Massachusetts Hall houses the offices of the University President.
Massachusetts Hall houses the offices of the University President. By Megan M. Ross
By Alexandra A. Chaidez and Aidan F. Ryan, Crimson Staff Writers

Harvard is implementing a digital accessibility policy intended to make its websites and web-based applications more accessible to those with disabilities, the University announced Thursday.

The new policy will apply to any public-facing websites or applications within the University’s domain. The policy will go into effect for existing websites and any new digital content created or revised on or after Dec. 1, 2019.

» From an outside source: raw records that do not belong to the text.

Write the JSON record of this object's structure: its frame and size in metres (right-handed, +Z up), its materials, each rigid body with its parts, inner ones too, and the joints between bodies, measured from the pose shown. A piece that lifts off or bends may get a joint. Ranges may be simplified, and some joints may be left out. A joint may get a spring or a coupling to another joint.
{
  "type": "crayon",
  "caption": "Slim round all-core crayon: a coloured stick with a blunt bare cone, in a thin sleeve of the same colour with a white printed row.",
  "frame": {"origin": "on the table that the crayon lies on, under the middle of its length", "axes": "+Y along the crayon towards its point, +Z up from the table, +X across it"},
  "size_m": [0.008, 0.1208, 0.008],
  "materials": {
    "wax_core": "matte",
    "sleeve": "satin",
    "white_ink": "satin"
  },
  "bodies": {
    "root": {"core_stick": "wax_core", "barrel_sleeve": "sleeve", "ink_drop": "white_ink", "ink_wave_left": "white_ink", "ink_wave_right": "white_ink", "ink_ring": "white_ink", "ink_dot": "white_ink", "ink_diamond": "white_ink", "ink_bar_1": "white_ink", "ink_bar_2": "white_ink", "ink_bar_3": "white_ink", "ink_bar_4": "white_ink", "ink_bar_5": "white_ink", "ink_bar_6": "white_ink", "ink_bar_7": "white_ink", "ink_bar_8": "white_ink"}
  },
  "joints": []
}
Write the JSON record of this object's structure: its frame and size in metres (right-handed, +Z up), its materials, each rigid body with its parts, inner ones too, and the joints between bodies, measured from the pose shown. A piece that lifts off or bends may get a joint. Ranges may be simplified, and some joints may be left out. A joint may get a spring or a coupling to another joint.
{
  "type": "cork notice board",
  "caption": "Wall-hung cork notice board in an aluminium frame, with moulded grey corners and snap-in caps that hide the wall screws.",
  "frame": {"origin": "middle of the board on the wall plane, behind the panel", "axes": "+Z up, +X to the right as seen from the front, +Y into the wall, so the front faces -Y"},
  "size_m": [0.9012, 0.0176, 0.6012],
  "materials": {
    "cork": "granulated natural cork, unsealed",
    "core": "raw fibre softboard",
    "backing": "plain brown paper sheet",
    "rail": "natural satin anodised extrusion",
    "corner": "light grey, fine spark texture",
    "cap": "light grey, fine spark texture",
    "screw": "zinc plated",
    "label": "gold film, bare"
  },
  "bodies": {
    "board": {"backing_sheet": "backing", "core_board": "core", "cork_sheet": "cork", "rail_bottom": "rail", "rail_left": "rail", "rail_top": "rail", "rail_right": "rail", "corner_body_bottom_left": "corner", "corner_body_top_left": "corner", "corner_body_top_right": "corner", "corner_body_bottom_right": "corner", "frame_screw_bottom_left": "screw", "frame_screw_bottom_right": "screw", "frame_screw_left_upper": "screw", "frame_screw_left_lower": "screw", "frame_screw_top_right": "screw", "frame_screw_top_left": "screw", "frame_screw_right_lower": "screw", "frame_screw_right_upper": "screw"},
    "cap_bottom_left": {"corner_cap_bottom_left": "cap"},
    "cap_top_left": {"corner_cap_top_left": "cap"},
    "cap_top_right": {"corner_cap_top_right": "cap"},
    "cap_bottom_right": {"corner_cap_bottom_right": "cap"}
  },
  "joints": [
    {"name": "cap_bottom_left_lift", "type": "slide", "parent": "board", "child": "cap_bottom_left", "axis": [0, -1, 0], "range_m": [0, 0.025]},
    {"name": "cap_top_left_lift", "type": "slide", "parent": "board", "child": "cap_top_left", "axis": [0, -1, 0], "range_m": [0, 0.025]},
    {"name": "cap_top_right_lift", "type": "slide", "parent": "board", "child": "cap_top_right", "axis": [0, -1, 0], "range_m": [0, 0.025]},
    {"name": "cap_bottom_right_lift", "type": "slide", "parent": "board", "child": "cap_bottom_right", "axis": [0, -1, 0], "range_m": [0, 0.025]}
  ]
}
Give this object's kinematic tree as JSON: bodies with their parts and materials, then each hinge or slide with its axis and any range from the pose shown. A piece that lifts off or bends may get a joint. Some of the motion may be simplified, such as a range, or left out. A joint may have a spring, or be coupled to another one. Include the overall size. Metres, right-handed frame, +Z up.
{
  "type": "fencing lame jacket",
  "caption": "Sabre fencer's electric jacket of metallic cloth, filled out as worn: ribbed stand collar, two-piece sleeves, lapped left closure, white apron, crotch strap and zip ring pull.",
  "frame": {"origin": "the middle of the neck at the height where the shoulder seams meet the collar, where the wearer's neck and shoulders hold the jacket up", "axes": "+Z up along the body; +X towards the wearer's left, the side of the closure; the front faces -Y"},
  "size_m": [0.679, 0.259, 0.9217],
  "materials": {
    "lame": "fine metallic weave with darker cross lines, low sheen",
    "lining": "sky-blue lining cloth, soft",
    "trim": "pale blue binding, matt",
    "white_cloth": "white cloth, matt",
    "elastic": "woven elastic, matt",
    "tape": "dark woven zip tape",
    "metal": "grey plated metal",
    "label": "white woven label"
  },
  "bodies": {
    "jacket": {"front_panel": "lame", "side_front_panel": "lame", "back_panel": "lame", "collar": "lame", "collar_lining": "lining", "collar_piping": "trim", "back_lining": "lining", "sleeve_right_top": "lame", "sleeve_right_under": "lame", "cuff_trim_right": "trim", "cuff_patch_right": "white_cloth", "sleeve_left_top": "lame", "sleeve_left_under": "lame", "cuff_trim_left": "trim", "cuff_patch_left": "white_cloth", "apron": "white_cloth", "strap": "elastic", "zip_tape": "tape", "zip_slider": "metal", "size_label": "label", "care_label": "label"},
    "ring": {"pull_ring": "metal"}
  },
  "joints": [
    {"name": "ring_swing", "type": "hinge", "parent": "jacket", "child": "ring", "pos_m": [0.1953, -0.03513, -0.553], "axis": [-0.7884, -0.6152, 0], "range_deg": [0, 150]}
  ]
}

The policy is meant to improve digital accessibility through means including captioning videos and formatting websites for screen reader compatibility, according to the policy’s associated FAQs.

This new policy comes on the heels of an ongoing lawsuit against Harvard alleging the school failed to close caption and provided inaccurate captions for its public online content — including YouTube, iTunes U, Harvard@Home, and the Extension School’s sites. The National Association of the Deaf and four of the organization’s members originally filed the suit in February 2015 in Massachusetts District Court.

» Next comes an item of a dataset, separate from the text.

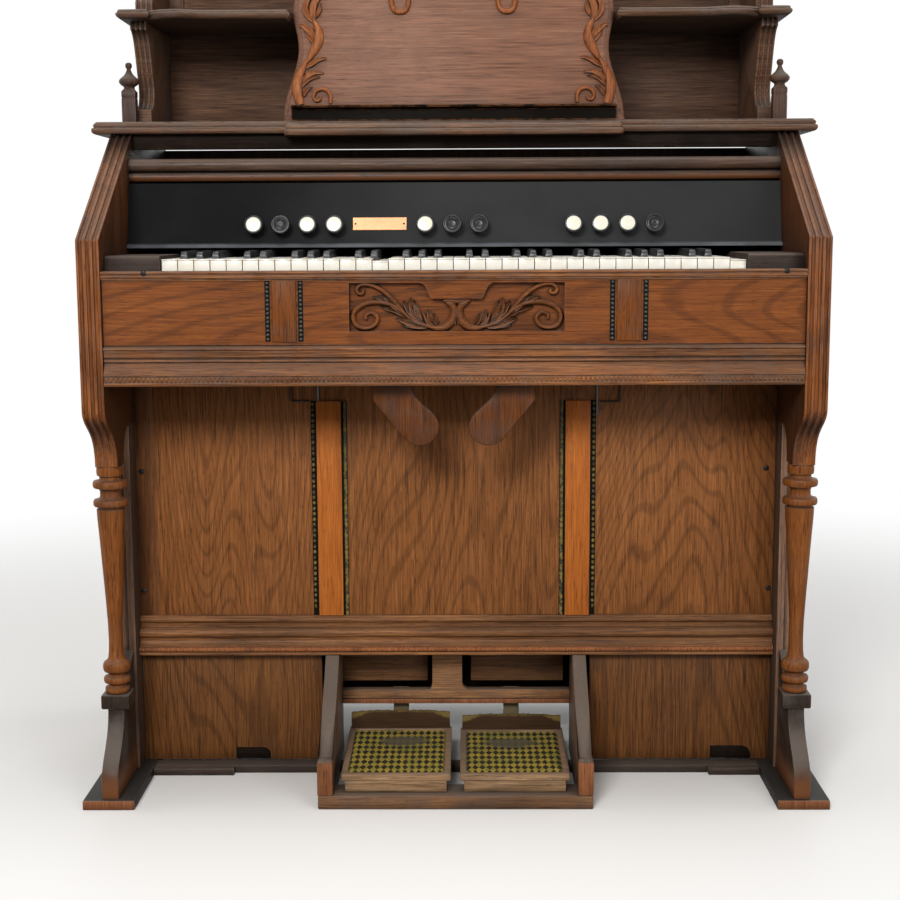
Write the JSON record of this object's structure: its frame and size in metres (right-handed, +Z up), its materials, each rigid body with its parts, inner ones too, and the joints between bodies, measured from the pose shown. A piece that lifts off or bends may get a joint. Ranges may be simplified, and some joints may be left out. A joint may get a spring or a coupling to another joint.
{
  "type": "pump organ",
  "caption": "High-backed oak reed organ with shelves, a music desk, pull stops, a keyboard, knee levers and two foot pedals.",
  "frame": {"origin": "centre of the bounding box in plan, on the floor", "axes": "+Z up, -Y towards the player, +X to the player's right"},
  "size_m": [1.117, 0.512, 1.6],
  "materials": {
    "oak": "satin stained oak",
    "worn_dark_oak": "satin dark oak worn at the edges",
    "light_oak": "satin stained oak",
    "ebonised_wood": "black, low gloss",
    "ivory_keys": "cream key tops",
    "pale_wood": "worn bare wood",
    "bellows_cloth": "rubberised cloth",
    "webbing": "woven strap"
  },
  "bodies": {
    "case": {"end_board_left": "oak", "end_board_right": "oak", "column_left": "light_oak", "column_right": "light_oak", "foot_left": "worn_dark_oak", "foot_right": "worn_dark_oak", "kick_panel_left": "oak", "kick_panel_right": "oak", "toe_board": "worn_dark_oak", "lower_rail": "oak", "lower_front_panel": "oak", "back_board": "oak", "key_bed": "worn_dark_oak", "keyslip": "light_oak", "main_shelf": "worn_dark_oak", "upper_end_left": "worn_dark_oak", "upper_end_right": "worn_dark_oak", "upper_shelf": "worn_dark_oak", "upper_back": "oak", "gallery": "oak", "finial_left": "worn_dark_oak", "finial_right": "worn_dark_oak", "music_desk": "oak", "stop_board": "ebonised_wood", "key_frame": "ivory_keys", "windchest": "pale_wood", "reservoir": "bellows_cloth", "pedal_frame": "worn_dark_oak", "strap_left": "webbing", "strap_right": "webbing"},
    "key_f": {"key_f": "ivory_keys"},
    "key_f_sharp": {"key_f_sharp": "ebonised_wood"},
    "key_g": {"key_g": "ivory_keys"},
    "key_g_sharp": {"key_g_sharp": "ebonised_wood"},
    "key_a": {"key_a": "ivory_keys"},
    "key_a_sharp": {"key_a_sharp": "ebonised_wood"},
    "key_b": {"key_b": "ivory_keys"},
    "key_c": {"key_c": "ivory_keys"},
    "key_c_sharp": {"key_c_sharp": "ebonised_wood"},
    "key_d": {"key_d": "ivory_keys"},
    "key_d_sharp": {"key_d_sharp": "ebonised_wood"},
    "key_e": {"key_e": "ivory_keys"},
    "stop_1": {"stop_1": "ebonised_wood"},
    "stop_2": {"stop_2": "ebonised_wood"},
    "stop_3": {"stop_3": "ebonised_wood"},
    "stop_4": {"stop_4": "ebonised_wood"},
    "stop_5": {"stop_5": "ebonised_wood"},
    "stop_6": {"stop_6": "ebonised_wood"},
    "stop_7": {"stop_7": "ebonised_wood"},
    "stop_8": {"stop_8": "ebonised_wood"},
    "stop_9": {"stop_9": "ebonised_wood"},
    "stop_10": {"stop_10": "ebonised_wood"},
    "stop_11": {"stop_11": "ebonised_wood"},
    "fallboard": {"fallboard": "worn_dark_oak"},
    "pedal_left": {"pedal_left": "pale_wood"},
    "pedal_right": {"pedal_right": "pale_wood"},
    "exhauster_left": {"exhauster_left": "pale_wood"},
    "exhauster_right": {"exhauster_right": "pale_wood"},
    "knee_lever_left": {"knee_lever_left": "oak"},
    "knee_lever_right": {"knee_lever_right": "oak"}
  },
  "joints": [
    {"name": "key_f_press", "type": "hinge", "parent": "case", "child": "key_f", "pos_m": [0, 0.028, 0.79], "axis": [1, 0, 0], "range_deg": [0, 2], "stiffness_Nm_per_rad": 2, "springref_deg": -8.02},
    {"name": "key_f_sharp_press", "type": "hinge", "parent": "case", "child": "key_f_sharp", "pos_m": [0, 0.028, 0.79], "axis": [1, 0, 0], "range_deg": [0, 2], "stiffness_Nm_per_rad": 2, "springref_deg": -8.02},
    {"name": "key_g_press", "type": "hinge", "parent": "case", "child": "key_g", "pos_m": [0, 0.028, 0.79], "axis": [1, 0, 0], "range_deg": [0, 2], "stiffness_Nm_per_rad": 2, "springref_deg": -8.02},
    {"name": "key_g_sharp_press", "type": "hinge", "parent": "case", "child": "key_g_sharp", "pos_m": [0, 0.028, 0.79], "axis": [1, 0, 0], "range_deg": [0, 2], "stiffness_Nm_per_rad": 2, "springref_deg": -8.02},
    {"name": "key_a_press", "type": "hinge", "parent": "case", "child": "key_a", "pos_m": [0, 0.028, 0.79], "axis": [1, 0, 0], "range_deg": [0, 2], "stiffness_Nm_per_rad": 2, "springref_deg": -8.02},
    {"name": "key_a_sharp_press", "type": "hinge", "parent": "case", "child": "key_a_sharp", "pos_m": [0, 0.028, 0.79], "axis": [1, 0, 0], "range_deg": [0, 2], "stiffness_Nm_per_rad": 2, "springref_deg": -8.02},
    {"name": "key_b_press", "type": "hinge", "parent": "case", "child": "key_b", "pos_m": [0, 0.028, 0.79], "axis": [1, 0, 0], "range_deg": [0, 2], "stiffness_Nm_per_rad": 2, "springref_deg": -8.02},
    {"name": "key_c_press", "type": "hinge", "parent": "case", "child": "key_c", "pos_m": [0, 0.028, 0.79], "axis": [1, 0, 0], "range_deg": [0, 2], "stiffness_Nm_per_rad": 2, "springref_deg": -8.02},
    {"name": "key_c_sharp_press", "type": "hinge", "parent": "case", "child": "key_c_sharp", "pos_m": [0, 0.028, 0.79], "axis": [1, 0, 0], "range_deg": [0, 2], "stiffness_Nm_per_rad": 2, "springref_deg": -8.02},
    {"name": "key_d_press", "type": "hinge", "parent": "case", "child": "key_d", "pos_m": [0, 0.028, 0.79], "axis": [1, 0, 0], "range_deg": [0, 2], "stiffness_Nm_per_rad": 2, "springref_deg": -8.02},
    {"name": "key_d_sharp_press", "type": "hinge", "parent": "case", "child": "key_d_sharp", "pos_m": [0, 0.028, 0.79], "axis": [1, 0, 0], "range_deg": [0, 2], "stiffness_Nm_per_rad": 2, "springref_deg": -8.02},
    {"name": "key_e_press", "type": "hinge", "parent": "case", "child": "key_e", "pos_m": [0, 0.028, 0.79], "axis": [1, 0, 0], "range_deg": [0, 2], "stiffness_Nm_per_rad": 2, "springref_deg": -8.02},
    {"name": "stop_1_draw", "type": "slide", "parent": "case", "child": "stop_1", "axis": [0, -0.9687, 0.2484], "range_m": [0, 0.03]},
    {"name": "stop_2_draw", "type": "slide", "parent": "case", "child": "stop_2", "axis": [0, -0.9687, 0.2484], "range_m": [0, 0.03]},
    {"name": "stop_3_draw", "type": "slide", "parent": "case", "child": "stop_3", "axis": [0, -0.9687, 0.2484], "range_m": [0, 0.03]},
    {"name": "stop_4_draw", "type": "slide", "parent": "case", "child": "stop_4", "axis": [0, -0.9687, 0.2484], "range_m": [0, 0.03]},
    {"name": "stop_5_draw", "type": "slide", "parent": "case", "child": "stop_5", "axis": [0, -0.9687, 0.2484], "range_m": [0, 0.03]},
    {"name": "stop_6_draw", "type": "slide", "parent": "case", "child": "stop_6", "axis": [0, -0.9687, 0.2484], "range_m": [0, 0.03]},
    {"name": "stop_7_draw", "type": "slide", "parent": "case", "child": "stop_7", "axis": [0, -0.9687, 0.2484], "range_m": [0, 0.03]},
    {"name": "stop_8_draw", "type": "slide", "parent": "case", "child": "stop_8", "axis": [0, -0.9687, 0.2484], "range_m": [0, 0.03]},
    {"name": "stop_9_draw", "type": "slide", "parent": "case", "child": "stop_9", "axis": [0, -0.9687, 0.2484], "range_m": [0, 0.03]},
    {"name": "stop_10_draw", "type": "slide", "parent": "case", "child": "stop_10", "axis": [0, -0.9687, 0.2484], "range_m": [0, 0.03]},
    {"name": "stop_11_draw", "type": "slide", "parent": "case", "child": "stop_11", "axis": [0, -0.9687, 0.2484], "range_m": [0, 0.03]},
    {"name": "fall_slide", "type": "slide", "parent": "case", "child": "fallboard", "axis": [0, -1, 0], "range_m": [0, 0.15]},
    {"name": "pedal_left_tread", "type": "hinge", "parent": "case", "child": "pedal_left", "pos_m": [0, -0.226, 0.0214], "axis": [1, 0, 0], "range_deg": [0, 13], "deforming": ["strap_left"]},
    {"name": "pedal_right_tread", "type": "hinge", "parent": "case", "child": "pedal_right", "pos_m": [0, -0.226, 0.0214], "axis": [1, 0, 0], "range_deg": [0, 13], "deforming": ["strap_right"]},
    {"name": "exhauster_left_swing", "type": "hinge", "parent": "case", "child": "exhauster_left", "pos_m": [0, 0.05, 0.446], "axis": [1, 0, 0], "range_deg": [0, 7.8]},
    {"name": "exhauster_right_swing", "type": "hinge", "parent": "case", "child": "exhauster_right", "pos_m": [0, 0.05, 0.446], "axis": [1, 0, 0], "range_deg": [0, 7.8]},
    {"name": "knee_lever_left_swing", "type": "hinge", "parent": "case", "child": "knee_lever_left", "pos_m": [-0.09, -0.214, 0.64], "axis": [0, 1, 0], "range_deg": [0, 25], "stiffness_Nm_per_rad": 0.6, "springref_deg": -14.32},
    {"name": "knee_lever_right_swing", "type": "hinge", "parent": "case", "child": "knee_lever_right", "pos_m": [0.09, -0.214, 0.64], "axis": [0, -1, 0], "range_deg": [0, 25], "stiffness_Nm_per_rad": 0.6, "springref_deg": -14.32}
  ],
  "couplings": [
    {"joint": "exhauster_left_swing", "follows": "pedal_left_tread", "ratio": 0.6},
    {"joint": "exhauster_right_swing", "follows": "pedal_right_tread", "ratio": 0.6}
  ]
}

The initial complaint argues that Harvard’s allegedly inaccessible content violates the 1973 United States Rehabilitation Act — a disability civil rights law prohibiting discrimination in institutions that receive federal financial assistance. It also says Harvard violated Title III of the Americans with Disabilities Act, a statute that prohibits disability discrimination in places of public accommodation.

The lawsuit continues to move through federal court after a judge denied Harvard’s motions to dismiss and issue summary judgment. A similar lawsuit was filed against MIT in 2015, which is also ongoing.

University spokesperson Nate Herpich declined to comment on the ongoing litigation but said the school is committed to increasing accessibility in its online content, as evidenced by the new policy.

“Expanding access to knowledge and making online content accessible is of vital importance to Harvard, and the University remains committed to advancing these efforts,” Herpich wrote in an emailed statement. “Harvard has been working for months to develop this Digital Accessibility Policy, and we are pleased to be able to announce it today.”

In April 2015 — two months after the NAD filed their lawsuit against Harvard — Harvard and MIT’s edX program, an online learning program founded in 2012, entered into a settlement agreement with the Department of Justice that required the program to be digitally accessible and addressed alleged violations of the Americans with Disabilities Act. The settlement was not connected to the NAD filing.

The new initiative also creates a University-wide Accessibility Steering Committee to recommend websites that are high priority for accessibility improvements. The policy designates several Digital Accessibility Liaisons to coordinate implementing accessible content across Harvard websites and applications, as well as a team within the Harvard University Information Technology system to provide training and information about the new policies to faculty and staff.